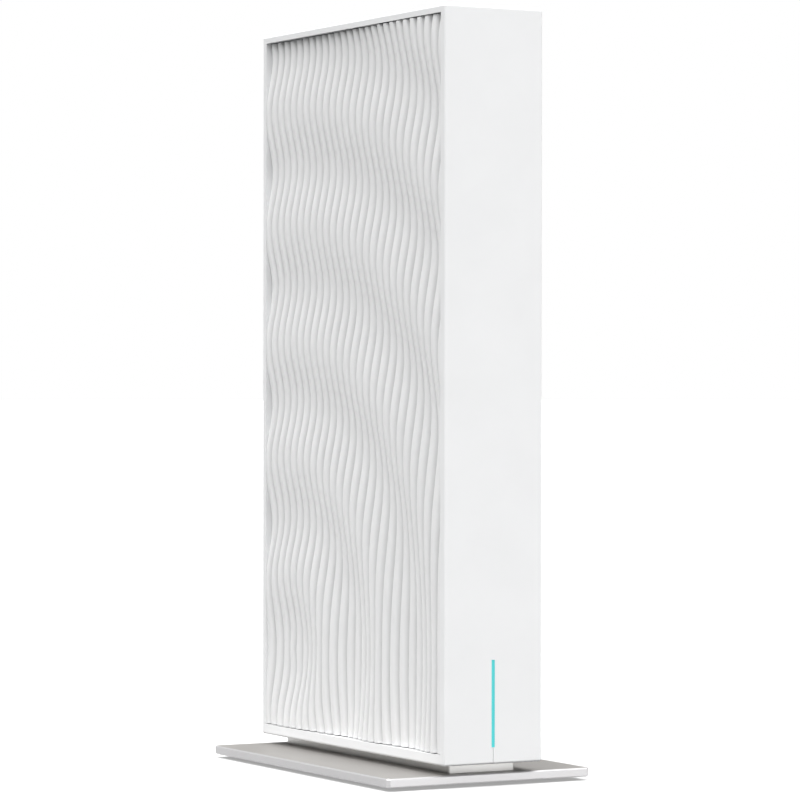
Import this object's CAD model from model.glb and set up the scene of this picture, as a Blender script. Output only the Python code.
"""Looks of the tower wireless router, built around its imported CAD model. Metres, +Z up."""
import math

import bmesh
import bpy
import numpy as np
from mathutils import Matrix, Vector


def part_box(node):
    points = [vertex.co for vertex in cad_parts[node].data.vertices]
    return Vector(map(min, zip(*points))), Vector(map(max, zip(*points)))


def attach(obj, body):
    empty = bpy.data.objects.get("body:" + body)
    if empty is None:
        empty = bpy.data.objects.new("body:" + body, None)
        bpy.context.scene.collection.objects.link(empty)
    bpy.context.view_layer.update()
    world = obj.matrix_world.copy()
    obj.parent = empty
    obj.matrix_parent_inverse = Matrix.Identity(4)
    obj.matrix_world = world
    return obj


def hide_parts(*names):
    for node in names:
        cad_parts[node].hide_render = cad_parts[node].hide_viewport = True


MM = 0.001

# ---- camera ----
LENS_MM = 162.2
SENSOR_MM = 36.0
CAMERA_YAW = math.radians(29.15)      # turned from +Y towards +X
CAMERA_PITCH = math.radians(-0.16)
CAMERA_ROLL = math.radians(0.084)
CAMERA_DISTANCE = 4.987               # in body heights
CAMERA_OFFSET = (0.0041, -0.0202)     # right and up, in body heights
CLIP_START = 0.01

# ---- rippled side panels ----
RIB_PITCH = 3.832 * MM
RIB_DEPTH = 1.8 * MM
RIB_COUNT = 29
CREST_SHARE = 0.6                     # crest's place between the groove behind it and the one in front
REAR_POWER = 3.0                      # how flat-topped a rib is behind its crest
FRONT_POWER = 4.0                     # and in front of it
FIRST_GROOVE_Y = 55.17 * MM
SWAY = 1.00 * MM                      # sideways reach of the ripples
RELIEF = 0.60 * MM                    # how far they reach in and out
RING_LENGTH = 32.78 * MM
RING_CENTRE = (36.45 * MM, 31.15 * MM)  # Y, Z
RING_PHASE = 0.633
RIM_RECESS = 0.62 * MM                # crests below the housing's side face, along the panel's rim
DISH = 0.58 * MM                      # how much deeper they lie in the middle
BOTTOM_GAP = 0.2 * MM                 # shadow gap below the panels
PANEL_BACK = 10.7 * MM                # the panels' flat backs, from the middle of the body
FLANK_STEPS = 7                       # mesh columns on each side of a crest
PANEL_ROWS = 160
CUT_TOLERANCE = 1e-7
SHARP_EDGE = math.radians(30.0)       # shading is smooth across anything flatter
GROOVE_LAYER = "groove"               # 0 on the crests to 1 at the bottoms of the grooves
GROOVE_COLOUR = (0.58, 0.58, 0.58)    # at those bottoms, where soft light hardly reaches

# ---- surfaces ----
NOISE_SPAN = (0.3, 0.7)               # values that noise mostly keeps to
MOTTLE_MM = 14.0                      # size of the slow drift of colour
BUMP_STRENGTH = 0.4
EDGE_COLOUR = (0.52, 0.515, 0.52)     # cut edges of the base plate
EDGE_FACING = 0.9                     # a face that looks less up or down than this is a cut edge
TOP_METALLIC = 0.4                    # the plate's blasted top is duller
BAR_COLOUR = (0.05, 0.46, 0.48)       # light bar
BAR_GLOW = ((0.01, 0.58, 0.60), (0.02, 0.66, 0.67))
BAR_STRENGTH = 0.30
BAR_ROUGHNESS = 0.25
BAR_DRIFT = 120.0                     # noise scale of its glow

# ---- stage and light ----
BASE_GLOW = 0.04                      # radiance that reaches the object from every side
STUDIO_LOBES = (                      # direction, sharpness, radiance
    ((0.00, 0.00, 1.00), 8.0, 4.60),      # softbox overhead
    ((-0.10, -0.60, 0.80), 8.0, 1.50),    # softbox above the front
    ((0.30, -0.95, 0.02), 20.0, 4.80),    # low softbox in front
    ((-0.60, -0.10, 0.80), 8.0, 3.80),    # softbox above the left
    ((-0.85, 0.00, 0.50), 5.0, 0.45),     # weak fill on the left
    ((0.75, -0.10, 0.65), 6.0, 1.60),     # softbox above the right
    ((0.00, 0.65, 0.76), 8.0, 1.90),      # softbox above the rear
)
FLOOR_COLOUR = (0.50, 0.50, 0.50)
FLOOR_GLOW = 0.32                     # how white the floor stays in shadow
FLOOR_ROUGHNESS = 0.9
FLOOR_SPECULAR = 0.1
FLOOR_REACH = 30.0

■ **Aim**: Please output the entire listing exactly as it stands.

■ **In response**:
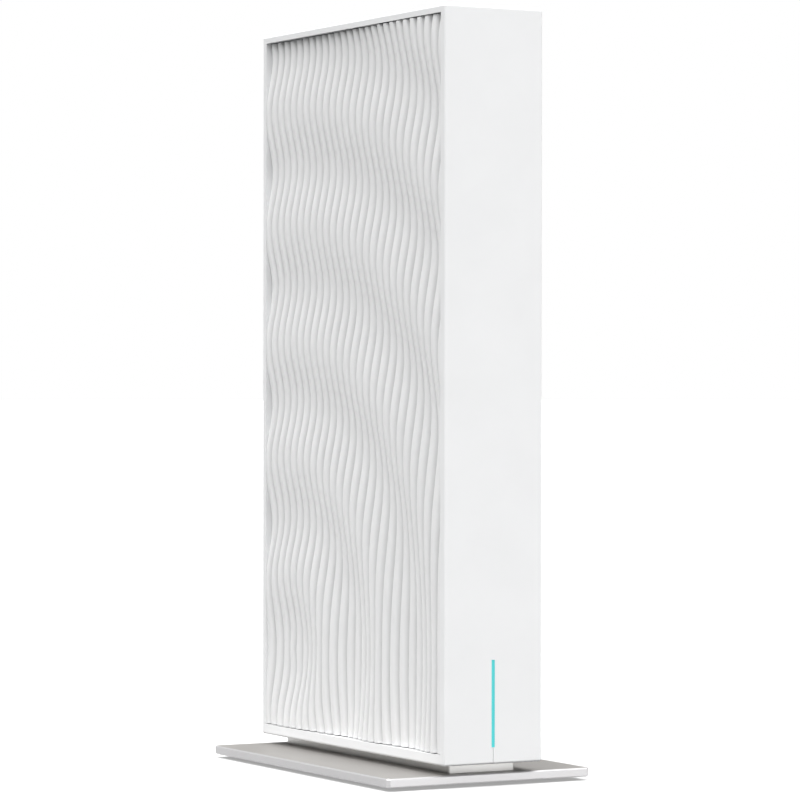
Import this object's CAD model from model.glb and set up the scene of this picture, as a Blender script. Output only the Python code.
"""Looks of the tower wireless router, built around its imported CAD model. Metres, +Z up."""
import math

import bmesh
import bpy
import numpy as np
from mathutils import Matrix, Vector


def part_box(node):
    points = [vertex.co for vertex in cad_parts[node].data.vertices]
    return Vector(map(min, zip(*points))), Vector(map(max, zip(*points)))


def attach(obj, body):
    empty = bpy.data.objects.get("body:" + body)
    if empty is None:
        empty = bpy.data.objects.new("body:" + body, None)
        bpy.context.scene.collection.objects.link(empty)
    bpy.context.view_layer.update()
    world = obj.matrix_world.copy()
    obj.parent = empty
    obj.matrix_parent_inverse = Matrix.Identity(4)
    obj.matrix_world = world
    return obj


def hide_parts(*names):
    for node in names:
        cad_parts[node].hide_render = cad_parts[node].hide_viewport = True


MM = 0.001

# ---- camera ----
LENS_MM = 162.2
SENSOR_MM = 36.0
CAMERA_YAW = math.radians(29.15)      # turned from +Y towards +X
CAMERA_PITCH = math.radians(-0.16)
CAMERA_ROLL = math.radians(0.084)
CAMERA_DISTANCE = 4.987               # in body heights
CAMERA_OFFSET = (0.0041, -0.0202)     # right and up, in body heights
CLIP_START = 0.01

# ---- rippled side panels ----
RIB_PITCH = 3.832 * MM
RIB_DEPTH = 1.8 * MM
RIB_COUNT = 29
CREST_SHARE = 0.6                     # crest's place between the groove behind it and the one in front
REAR_POWER = 3.0                      # how flat-topped a rib is behind its crest
FRONT_POWER = 4.0                     # and in front of it
FIRST_GROOVE_Y = 55.17 * MM
SWAY = 1.00 * MM                      # sideways reach of the ripples
RELIEF = 0.60 * MM                    # how far they reach in and out
RING_LENGTH = 32.78 * MM
RING_CENTRE = (36.45 * MM, 31.15 * MM)  # Y, Z
RING_PHASE = 0.633
RIM_RECESS = 0.62 * MM                # crests below the housing's side face, along the panel's rim
DISH = 0.58 * MM                      # how much deeper they lie in the middle
BOTTOM_GAP = 0.2 * MM                 # shadow gap below the panels
PANEL_BACK = 10.7 * MM                # the panels' flat backs, from the middle of the body
FLANK_STEPS = 7                       # mesh columns on each side of a crest
PANEL_ROWS = 160
CUT_TOLERANCE = 1e-7
SHARP_EDGE = math.radians(30.0)       # shading is smooth across anything flatter
GROOVE_LAYER = "groove"               # 0 on the crests to 1 at the bottoms of the grooves
GROOVE_COLOUR = (0.58, 0.58, 0.58)    # at those bottoms, where soft light hardly reaches

# ---- surfaces ----
NOISE_SPAN = (0.3, 0.7)               # values that noise mostly keeps to
MOTTLE_MM = 14.0                      # size of the slow drift of colour
BUMP_STRENGTH = 0.4
EDGE_COLOUR = (0.52, 0.515, 0.52)     # cut edges of the base plate
EDGE_FACING = 0.9                     # a face that looks less up or down than this is a cut edge
TOP_METALLIC = 0.4                    # the plate's blasted top is duller
BAR_COLOUR = (0.05, 0.46, 0.48)       # light bar
BAR_GLOW = ((0.01, 0.58, 0.60), (0.02, 0.66, 0.67))
BAR_STRENGTH = 0.30
BAR_ROUGHNESS = 0.25
BAR_DRIFT = 120.0                     # noise scale of its glow

# ---- stage and light ----
BASE_GLOW = 0.04                      # radiance that reaches the object from every side
STUDIO_LOBES = (                      # direction, sharpness, radiance
    ((0.00, 0.00, 1.00), 8.0, 4.60),      # softbox overhead
    ((-0.10, -0.60, 0.80), 8.0, 1.50),    # softbox above the front
    ((0.30, -0.95, 0.02), 20.0, 4.80),    # low softbox in front
    ((-0.60, -0.10, 0.80), 8.0, 3.80),    # softbox above the left
    ((-0.85, 0.00, 0.50), 5.0, 0.45),     # weak fill on the left
    ((0.75, -0.10, 0.65), 6.0, 1.60),     # softbox above the right
    ((0.00, 0.65, 0.76), 8.0, 1.90),      # softbox above the rear
)
FLOOR_COLOUR = (0.50, 0.50, 0.50)
FLOOR_GLOW = 0.32                     # how white the floor stays in shadow
FLOOR_ROUGHNESS = 0.9
FLOOR_SPECULAR = 0.1
FLOOR_REACH = 30.0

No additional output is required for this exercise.